‘Fish out of water?’ A case study exploring low-income students’ experiences of an elite university.
Widening participation policy in the United Kingdom seeks to improve access to higher education for non-traditional students including students from low-income backgrounds. However, widening participation policy fails to address participation for low-income students across their student lifecycle; it only focuses on improving access to higher education. My study seeks to address this shortfall by exploring the experiences of students from low-income backgrounds at an elite university in order to demonstrate the difficulties students experience in participating in university life. Using the Bourdieusian concepts of field, habitus and cultural capital for analysis, the study examines whether these students feel like a ‘fish out of water’ in the unique culture of an elite university. The thesis begins by examining students’ experiences of the entire student lifecycle, beginning with the admissions process and following with their initial experiences of the elite university culture.

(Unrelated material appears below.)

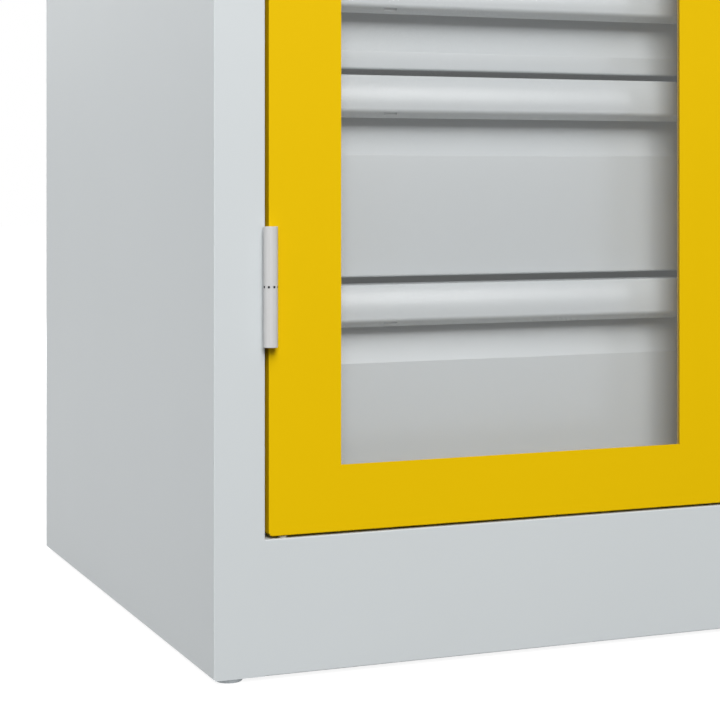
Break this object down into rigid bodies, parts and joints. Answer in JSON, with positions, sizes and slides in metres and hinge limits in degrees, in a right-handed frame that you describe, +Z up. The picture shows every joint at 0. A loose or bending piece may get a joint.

It also analyses the long-standing coping strategies employed by these students in order to ‘fit in’ to the elite university culture and thus feel like a ‘fish in water’ in this particular field of practice. The thesis concludes by arguing that students displayed signs of dialectal confrontation on first interaction with the elite university culture. However, once students became more accustomed to the elite university culture, students felt like a ‘fish in water’. A majority of students modified their habitus once at the elite university in order to ‘fit in’, operating a cleft habitus that allowed them to operate multiple identities depending on their field of situation.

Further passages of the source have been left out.